### Exercise brief
Starting at the line that contains "end of the roll" and stopping at the line that contains "bpy.data.objects.remove(obj)", repeat every line exactly, the two end lines included, and nothing else.

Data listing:
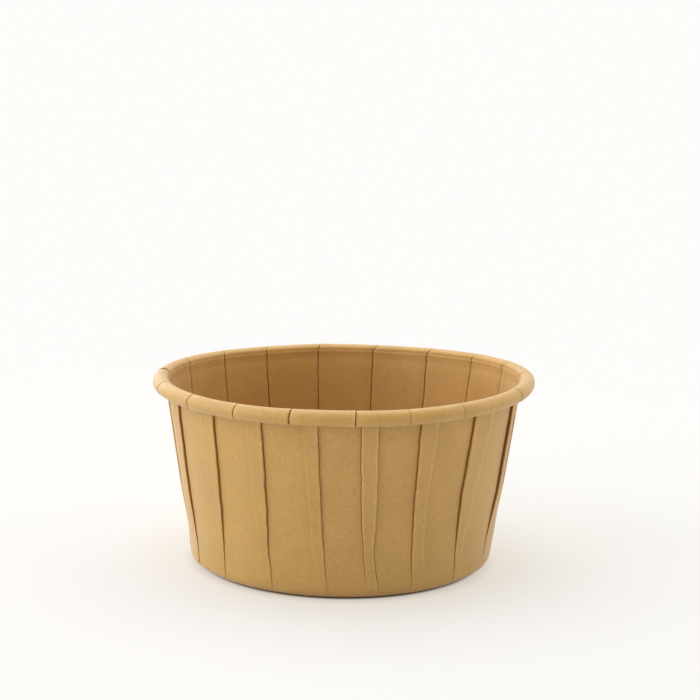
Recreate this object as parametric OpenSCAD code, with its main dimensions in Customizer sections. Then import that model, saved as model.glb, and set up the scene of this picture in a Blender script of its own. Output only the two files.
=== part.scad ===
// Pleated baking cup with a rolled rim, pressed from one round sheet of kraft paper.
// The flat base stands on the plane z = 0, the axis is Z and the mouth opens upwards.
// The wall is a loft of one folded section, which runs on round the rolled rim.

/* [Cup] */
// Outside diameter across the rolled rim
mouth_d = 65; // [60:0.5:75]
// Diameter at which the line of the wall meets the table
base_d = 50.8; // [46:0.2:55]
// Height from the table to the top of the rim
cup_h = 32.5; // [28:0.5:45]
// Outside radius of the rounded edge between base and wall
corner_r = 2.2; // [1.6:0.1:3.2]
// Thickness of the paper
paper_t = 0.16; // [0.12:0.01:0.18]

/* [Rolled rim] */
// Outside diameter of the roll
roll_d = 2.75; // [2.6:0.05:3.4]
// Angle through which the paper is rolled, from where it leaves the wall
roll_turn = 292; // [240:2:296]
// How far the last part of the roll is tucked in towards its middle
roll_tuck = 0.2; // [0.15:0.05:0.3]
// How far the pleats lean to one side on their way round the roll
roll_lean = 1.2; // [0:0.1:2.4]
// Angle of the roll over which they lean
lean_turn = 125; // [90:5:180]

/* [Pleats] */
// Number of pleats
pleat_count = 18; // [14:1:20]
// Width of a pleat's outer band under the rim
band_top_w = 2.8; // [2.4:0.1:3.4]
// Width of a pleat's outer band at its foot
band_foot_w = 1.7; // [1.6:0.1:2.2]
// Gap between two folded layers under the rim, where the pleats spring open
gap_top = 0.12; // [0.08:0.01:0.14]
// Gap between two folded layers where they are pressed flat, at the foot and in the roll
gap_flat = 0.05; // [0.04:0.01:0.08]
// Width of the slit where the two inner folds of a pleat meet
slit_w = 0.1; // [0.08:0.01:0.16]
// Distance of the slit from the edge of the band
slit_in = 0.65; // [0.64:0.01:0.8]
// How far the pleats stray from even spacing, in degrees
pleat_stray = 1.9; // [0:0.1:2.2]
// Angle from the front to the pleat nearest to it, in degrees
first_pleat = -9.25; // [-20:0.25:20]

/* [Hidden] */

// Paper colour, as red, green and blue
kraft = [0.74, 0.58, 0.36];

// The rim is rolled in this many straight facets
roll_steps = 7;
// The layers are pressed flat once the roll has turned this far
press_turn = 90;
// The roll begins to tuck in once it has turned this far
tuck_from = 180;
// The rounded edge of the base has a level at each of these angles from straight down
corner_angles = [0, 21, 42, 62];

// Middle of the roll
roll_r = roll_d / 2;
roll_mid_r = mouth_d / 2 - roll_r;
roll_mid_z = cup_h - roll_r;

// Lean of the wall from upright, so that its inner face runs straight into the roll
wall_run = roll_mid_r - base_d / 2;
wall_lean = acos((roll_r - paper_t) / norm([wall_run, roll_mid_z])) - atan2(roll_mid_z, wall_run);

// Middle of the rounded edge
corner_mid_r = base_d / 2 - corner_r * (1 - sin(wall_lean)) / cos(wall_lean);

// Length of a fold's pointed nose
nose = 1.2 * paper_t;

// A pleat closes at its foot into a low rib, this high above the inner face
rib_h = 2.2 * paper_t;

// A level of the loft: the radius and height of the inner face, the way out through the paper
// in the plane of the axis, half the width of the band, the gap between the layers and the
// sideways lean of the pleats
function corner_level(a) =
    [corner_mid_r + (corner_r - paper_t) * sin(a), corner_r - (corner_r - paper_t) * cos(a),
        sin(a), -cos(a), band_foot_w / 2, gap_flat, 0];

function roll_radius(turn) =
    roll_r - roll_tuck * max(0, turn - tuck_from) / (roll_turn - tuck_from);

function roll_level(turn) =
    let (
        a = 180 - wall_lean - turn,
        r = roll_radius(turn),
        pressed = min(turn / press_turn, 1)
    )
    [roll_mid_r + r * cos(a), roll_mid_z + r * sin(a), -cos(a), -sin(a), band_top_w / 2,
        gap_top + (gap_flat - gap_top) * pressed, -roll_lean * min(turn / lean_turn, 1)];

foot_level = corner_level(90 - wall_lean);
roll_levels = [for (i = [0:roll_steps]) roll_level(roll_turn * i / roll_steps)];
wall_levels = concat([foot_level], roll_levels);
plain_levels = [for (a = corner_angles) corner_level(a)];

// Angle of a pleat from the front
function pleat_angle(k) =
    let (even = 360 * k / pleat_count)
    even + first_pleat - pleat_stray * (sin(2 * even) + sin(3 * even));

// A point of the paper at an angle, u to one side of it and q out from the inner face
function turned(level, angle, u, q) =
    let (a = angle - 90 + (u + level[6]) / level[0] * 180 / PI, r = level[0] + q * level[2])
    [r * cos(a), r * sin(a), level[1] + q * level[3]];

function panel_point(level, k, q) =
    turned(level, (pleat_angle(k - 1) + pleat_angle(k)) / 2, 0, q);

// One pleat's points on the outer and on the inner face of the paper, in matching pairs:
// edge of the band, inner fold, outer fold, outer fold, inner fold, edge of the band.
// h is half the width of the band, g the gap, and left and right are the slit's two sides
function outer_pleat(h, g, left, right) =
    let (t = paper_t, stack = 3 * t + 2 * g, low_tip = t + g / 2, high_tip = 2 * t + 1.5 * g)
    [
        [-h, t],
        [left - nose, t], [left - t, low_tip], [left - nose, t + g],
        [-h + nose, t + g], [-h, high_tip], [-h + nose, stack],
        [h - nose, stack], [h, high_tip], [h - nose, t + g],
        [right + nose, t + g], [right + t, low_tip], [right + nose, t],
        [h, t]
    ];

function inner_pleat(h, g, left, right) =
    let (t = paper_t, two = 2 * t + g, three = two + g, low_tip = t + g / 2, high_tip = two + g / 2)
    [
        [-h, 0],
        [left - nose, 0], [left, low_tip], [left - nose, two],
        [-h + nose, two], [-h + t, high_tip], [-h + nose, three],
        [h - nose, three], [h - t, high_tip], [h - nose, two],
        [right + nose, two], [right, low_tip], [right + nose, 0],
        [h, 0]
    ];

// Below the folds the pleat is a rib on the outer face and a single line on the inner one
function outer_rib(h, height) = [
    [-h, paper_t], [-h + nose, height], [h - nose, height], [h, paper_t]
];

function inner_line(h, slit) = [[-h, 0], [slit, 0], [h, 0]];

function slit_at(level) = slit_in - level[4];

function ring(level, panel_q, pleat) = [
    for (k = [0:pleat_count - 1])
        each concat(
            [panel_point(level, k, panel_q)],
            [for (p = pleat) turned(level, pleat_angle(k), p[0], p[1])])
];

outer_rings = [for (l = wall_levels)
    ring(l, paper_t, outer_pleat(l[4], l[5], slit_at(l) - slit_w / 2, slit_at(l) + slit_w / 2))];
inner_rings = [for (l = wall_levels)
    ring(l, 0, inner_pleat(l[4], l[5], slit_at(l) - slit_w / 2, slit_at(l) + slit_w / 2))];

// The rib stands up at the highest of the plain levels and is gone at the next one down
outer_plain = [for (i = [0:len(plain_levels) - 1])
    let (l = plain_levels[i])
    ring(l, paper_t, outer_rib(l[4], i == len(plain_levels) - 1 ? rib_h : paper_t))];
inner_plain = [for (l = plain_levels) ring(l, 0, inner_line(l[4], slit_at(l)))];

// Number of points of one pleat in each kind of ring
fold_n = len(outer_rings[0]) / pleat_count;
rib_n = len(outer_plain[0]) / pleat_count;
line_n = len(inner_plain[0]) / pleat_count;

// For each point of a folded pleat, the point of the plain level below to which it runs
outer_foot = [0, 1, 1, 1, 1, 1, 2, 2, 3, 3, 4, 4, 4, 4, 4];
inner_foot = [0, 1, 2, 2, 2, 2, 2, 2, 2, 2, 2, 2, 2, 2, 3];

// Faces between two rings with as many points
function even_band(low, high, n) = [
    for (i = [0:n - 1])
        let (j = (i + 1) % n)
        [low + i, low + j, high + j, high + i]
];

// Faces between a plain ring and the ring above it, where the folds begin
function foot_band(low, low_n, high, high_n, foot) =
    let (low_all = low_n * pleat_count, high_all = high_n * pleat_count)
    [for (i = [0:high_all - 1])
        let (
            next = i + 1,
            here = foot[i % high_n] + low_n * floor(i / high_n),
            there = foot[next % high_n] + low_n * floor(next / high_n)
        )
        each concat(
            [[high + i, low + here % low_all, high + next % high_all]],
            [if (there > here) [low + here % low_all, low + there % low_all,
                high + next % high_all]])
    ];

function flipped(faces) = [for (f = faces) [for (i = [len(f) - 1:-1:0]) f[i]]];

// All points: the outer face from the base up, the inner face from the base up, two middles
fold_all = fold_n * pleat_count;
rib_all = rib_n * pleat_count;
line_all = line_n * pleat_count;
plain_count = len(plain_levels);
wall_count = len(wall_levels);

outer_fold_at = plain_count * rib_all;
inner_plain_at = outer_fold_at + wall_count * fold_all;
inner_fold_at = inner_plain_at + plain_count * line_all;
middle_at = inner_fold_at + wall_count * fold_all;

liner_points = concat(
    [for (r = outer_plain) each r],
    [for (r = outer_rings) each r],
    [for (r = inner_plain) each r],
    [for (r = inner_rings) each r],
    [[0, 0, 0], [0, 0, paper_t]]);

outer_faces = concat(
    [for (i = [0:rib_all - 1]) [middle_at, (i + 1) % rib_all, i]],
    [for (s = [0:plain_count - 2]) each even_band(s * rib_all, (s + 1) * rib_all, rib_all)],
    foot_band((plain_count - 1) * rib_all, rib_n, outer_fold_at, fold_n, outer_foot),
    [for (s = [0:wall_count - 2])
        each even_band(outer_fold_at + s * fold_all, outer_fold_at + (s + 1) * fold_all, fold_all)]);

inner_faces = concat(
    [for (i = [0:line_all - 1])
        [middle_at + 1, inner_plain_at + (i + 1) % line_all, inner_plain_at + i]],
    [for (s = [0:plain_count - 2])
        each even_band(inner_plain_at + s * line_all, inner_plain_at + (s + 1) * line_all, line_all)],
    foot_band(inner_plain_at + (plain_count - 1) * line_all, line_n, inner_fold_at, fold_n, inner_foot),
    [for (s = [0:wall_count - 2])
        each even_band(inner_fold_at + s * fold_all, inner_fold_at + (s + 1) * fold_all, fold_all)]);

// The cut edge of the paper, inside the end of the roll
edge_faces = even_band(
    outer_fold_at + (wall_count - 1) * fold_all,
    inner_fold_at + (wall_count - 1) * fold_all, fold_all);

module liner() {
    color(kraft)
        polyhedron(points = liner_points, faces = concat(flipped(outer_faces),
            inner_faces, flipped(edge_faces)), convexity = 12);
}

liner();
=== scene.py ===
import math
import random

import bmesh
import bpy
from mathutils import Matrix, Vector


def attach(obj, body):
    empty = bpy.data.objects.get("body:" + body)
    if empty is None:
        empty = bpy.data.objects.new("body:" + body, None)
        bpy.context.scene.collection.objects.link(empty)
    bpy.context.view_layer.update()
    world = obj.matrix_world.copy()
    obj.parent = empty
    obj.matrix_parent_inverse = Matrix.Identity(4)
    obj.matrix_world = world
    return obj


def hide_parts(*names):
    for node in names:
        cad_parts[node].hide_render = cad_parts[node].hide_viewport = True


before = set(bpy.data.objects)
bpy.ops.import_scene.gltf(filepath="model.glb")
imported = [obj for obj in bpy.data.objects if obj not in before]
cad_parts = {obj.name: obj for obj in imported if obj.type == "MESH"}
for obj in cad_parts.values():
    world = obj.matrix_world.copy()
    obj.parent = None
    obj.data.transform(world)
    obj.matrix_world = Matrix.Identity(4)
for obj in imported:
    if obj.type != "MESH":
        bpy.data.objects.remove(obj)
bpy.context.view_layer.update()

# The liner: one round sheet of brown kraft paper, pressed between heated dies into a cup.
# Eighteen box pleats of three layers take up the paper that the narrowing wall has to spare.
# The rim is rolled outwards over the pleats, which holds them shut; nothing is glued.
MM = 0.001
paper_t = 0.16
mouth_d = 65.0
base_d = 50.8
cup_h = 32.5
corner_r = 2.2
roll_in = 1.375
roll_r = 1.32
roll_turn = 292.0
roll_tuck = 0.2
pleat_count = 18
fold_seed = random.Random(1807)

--

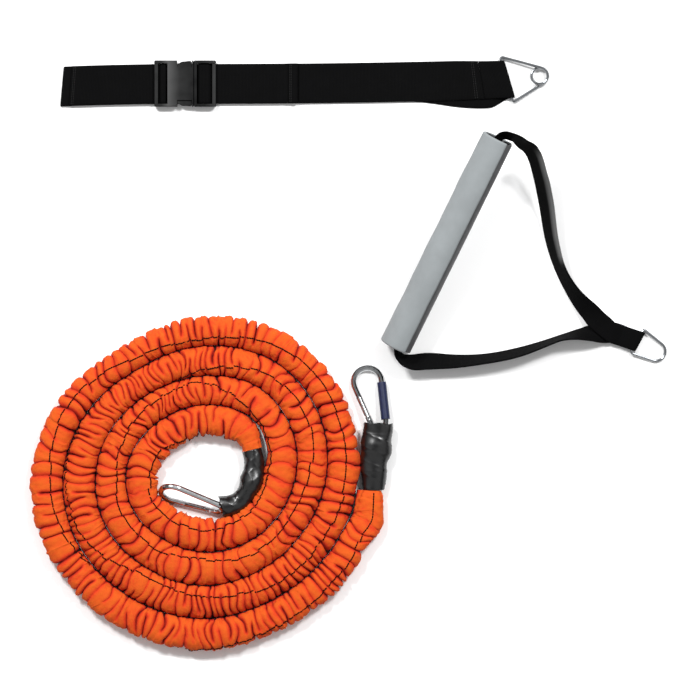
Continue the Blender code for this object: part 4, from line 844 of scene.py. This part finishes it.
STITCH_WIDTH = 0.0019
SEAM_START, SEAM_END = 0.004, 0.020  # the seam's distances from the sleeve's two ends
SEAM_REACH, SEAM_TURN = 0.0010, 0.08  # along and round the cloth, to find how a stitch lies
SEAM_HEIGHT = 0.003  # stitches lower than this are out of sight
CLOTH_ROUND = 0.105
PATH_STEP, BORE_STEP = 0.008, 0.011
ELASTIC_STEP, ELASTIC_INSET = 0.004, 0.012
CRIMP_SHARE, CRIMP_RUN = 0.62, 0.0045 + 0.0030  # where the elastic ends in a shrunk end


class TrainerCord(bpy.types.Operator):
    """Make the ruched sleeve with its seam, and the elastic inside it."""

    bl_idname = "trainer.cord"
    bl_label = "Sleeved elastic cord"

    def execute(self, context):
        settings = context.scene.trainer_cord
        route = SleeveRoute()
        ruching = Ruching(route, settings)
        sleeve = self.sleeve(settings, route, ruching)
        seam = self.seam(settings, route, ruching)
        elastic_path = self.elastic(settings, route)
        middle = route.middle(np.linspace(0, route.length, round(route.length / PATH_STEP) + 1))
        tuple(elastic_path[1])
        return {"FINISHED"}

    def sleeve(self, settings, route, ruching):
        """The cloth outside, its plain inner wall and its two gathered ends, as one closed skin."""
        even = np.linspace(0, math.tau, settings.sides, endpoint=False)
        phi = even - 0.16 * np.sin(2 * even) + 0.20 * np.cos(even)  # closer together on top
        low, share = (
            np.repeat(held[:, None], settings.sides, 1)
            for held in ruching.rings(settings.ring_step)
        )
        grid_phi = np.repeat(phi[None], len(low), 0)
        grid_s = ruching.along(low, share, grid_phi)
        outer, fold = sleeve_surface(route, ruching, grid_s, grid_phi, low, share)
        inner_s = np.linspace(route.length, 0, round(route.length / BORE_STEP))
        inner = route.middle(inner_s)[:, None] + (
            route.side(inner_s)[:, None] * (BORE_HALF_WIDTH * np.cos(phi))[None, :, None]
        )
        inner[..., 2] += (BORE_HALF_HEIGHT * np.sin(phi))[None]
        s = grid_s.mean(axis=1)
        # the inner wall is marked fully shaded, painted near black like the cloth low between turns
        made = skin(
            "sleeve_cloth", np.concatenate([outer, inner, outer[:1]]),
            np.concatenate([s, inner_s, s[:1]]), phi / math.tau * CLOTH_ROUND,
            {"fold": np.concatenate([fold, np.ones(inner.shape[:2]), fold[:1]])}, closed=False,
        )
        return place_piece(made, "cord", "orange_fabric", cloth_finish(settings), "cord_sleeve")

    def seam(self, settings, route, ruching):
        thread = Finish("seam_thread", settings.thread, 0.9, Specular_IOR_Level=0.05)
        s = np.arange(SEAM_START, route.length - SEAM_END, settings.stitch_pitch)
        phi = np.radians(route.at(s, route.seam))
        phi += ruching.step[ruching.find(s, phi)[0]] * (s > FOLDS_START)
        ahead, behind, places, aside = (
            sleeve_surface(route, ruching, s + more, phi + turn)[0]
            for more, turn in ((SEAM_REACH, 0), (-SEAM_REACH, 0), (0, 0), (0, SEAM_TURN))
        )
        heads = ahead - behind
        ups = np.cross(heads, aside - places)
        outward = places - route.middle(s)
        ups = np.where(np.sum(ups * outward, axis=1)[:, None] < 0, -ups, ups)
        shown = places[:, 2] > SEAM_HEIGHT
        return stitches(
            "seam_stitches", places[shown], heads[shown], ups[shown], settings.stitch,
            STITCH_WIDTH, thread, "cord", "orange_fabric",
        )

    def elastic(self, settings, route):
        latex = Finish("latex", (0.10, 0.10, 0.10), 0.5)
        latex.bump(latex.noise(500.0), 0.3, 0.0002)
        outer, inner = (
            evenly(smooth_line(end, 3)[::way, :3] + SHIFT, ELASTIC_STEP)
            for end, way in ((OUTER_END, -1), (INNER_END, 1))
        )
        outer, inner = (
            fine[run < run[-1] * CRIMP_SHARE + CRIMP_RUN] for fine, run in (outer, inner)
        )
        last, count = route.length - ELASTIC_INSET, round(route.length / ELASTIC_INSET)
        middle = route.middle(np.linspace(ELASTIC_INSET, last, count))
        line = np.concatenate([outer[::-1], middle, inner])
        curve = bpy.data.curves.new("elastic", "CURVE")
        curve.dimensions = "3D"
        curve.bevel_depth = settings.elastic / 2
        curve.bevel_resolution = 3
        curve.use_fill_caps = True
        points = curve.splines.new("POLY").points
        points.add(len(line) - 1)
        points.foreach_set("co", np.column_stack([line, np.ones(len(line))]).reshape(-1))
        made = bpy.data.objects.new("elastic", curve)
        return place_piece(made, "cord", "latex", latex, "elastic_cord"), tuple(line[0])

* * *

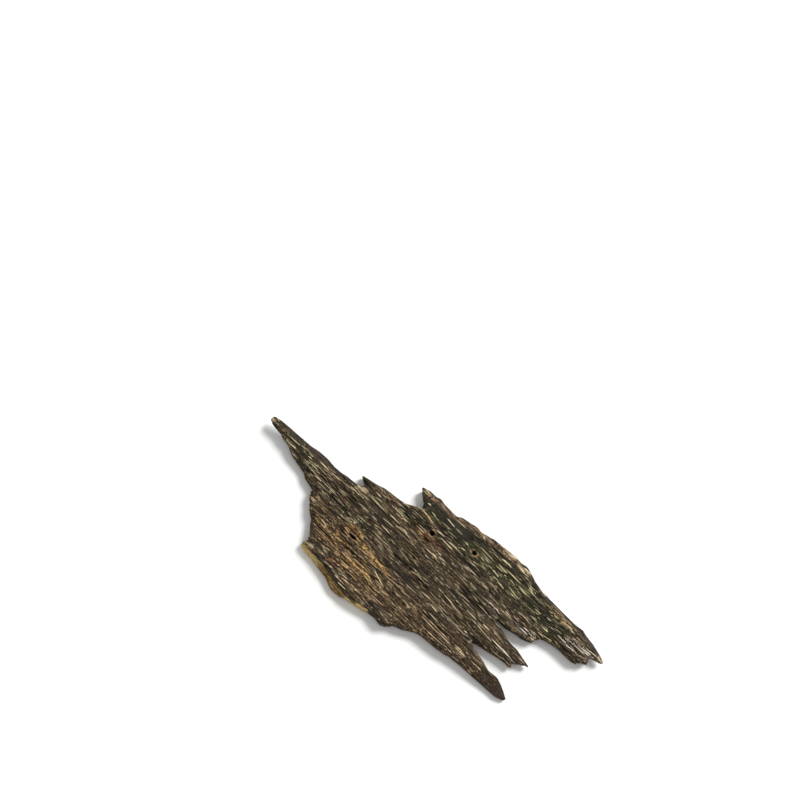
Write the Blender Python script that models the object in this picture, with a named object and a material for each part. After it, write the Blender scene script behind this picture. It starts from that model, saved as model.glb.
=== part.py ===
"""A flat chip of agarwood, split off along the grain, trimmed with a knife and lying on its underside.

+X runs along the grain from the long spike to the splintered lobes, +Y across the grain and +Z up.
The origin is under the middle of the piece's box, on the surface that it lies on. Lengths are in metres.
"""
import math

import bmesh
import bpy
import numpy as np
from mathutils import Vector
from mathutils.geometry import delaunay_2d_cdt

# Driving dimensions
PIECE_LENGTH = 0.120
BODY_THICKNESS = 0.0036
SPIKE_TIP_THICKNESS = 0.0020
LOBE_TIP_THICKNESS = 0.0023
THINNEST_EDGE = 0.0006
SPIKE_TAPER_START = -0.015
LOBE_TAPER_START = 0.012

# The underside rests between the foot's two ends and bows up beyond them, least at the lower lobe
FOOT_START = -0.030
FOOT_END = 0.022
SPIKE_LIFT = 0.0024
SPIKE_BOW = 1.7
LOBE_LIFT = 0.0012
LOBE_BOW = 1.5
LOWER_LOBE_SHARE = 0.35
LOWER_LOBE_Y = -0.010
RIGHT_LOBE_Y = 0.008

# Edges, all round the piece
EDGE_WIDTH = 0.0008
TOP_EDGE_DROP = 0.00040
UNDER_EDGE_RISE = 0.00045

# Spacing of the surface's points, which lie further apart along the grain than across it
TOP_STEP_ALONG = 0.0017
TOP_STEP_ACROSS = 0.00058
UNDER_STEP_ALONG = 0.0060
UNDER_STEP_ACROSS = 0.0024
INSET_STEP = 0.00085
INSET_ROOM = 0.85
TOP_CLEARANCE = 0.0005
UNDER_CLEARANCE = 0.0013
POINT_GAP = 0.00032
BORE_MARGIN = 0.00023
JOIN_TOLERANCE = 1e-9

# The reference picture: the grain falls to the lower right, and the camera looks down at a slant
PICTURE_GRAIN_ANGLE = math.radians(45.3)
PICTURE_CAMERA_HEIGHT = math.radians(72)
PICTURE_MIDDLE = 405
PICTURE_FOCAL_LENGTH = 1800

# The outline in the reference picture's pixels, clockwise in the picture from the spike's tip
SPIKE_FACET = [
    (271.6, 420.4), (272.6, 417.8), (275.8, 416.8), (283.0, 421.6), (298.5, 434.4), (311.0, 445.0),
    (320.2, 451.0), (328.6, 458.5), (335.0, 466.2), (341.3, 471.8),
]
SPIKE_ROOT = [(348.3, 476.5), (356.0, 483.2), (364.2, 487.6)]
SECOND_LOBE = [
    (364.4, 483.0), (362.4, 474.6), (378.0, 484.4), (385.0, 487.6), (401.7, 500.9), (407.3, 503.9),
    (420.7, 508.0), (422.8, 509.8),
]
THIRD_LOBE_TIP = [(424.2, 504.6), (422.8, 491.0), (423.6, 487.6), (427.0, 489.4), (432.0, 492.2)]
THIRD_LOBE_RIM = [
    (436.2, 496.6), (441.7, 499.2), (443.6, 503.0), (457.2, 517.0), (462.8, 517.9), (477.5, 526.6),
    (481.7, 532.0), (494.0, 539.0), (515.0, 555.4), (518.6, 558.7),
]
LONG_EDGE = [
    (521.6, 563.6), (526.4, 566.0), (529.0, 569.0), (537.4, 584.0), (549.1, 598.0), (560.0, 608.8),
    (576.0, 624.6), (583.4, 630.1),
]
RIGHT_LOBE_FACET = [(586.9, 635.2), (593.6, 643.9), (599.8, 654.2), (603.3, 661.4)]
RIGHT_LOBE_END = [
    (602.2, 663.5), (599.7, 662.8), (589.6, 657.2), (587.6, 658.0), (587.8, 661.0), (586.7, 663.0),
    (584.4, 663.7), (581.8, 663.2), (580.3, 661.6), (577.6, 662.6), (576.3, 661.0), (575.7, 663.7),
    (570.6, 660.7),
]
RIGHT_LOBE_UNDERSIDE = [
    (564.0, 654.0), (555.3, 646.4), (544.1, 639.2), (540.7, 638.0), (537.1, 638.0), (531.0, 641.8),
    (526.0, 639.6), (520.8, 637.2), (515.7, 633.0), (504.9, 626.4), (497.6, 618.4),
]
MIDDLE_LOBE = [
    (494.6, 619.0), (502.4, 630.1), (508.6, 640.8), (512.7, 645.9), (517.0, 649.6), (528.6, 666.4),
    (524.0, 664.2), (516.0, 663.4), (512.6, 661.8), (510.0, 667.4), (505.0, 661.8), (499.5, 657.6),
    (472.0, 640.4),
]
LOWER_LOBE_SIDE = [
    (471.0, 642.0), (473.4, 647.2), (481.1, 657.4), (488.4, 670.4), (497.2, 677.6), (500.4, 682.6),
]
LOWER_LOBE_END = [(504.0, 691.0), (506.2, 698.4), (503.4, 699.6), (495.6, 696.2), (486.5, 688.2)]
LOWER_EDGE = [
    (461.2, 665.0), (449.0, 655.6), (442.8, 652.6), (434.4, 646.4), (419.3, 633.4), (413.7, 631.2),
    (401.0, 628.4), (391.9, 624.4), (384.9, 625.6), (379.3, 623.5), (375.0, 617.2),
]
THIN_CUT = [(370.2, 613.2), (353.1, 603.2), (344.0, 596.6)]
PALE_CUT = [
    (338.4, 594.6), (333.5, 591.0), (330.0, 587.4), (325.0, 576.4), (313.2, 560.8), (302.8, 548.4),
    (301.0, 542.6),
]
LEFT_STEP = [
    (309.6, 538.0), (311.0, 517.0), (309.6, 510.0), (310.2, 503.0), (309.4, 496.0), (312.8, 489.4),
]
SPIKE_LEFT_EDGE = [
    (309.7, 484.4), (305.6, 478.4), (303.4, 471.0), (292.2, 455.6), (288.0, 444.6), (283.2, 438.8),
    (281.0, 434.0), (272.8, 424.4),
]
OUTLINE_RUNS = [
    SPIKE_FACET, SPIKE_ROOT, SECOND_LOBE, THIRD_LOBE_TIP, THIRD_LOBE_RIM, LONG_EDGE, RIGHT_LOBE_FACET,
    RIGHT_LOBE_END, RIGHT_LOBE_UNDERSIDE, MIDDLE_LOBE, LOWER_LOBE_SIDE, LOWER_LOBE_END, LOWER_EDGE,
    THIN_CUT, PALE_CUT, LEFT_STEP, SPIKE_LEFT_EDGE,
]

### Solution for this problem
// The cut edge of the paper, inside the end of the roll
edge_faces = even_band(
    outer_fold_at + (wall_count - 1) * fold_all,
    inner_fold_at + (wall_count - 1) * fold_all, fold_all);

module liner() {
    color(kraft)
        polyhedron(points = liner_points, faces = concat(flipped(outer_faces),
            inner_faces, flipped(edge_faces)), convexity = 12);
}

liner();
=== scene.py ===
import math
import random

import bmesh
import bpy
from mathutils import Matrix, Vector


def attach(obj, body):
    empty = bpy.data.objects.get("body:" + body)
    if empty is None:
        empty = bpy.data.objects.new("body:" + body, None)
        bpy.context.scene.collection.objects.link(empty)
    bpy.context.view_layer.update()
    world = obj.matrix_world.copy()
    obj.parent = empty
    obj.matrix_parent_inverse = Matrix.Identity(4)
    obj.matrix_world = world
    return obj


def hide_parts(*names):
    for node in names:
        cad_parts[node].hide_render = cad_parts[node].hide_viewport = True


before = set(bpy.data.objects)
bpy.ops.import_scene.gltf(filepath="model.glb")
imported = [obj for obj in bpy.data.objects if obj not in before]
cad_parts = {obj.name: obj for obj in imported if obj.type == "MESH"}
for obj in cad_parts.values():
    world = obj.matrix_world.copy()
    obj.parent = None
    obj.data.transform(world)
    obj.matrix_world = Matrix.Identity(4)
for obj in imported:
    if obj.type != "MESH":
        bpy.data.objects.remove(obj)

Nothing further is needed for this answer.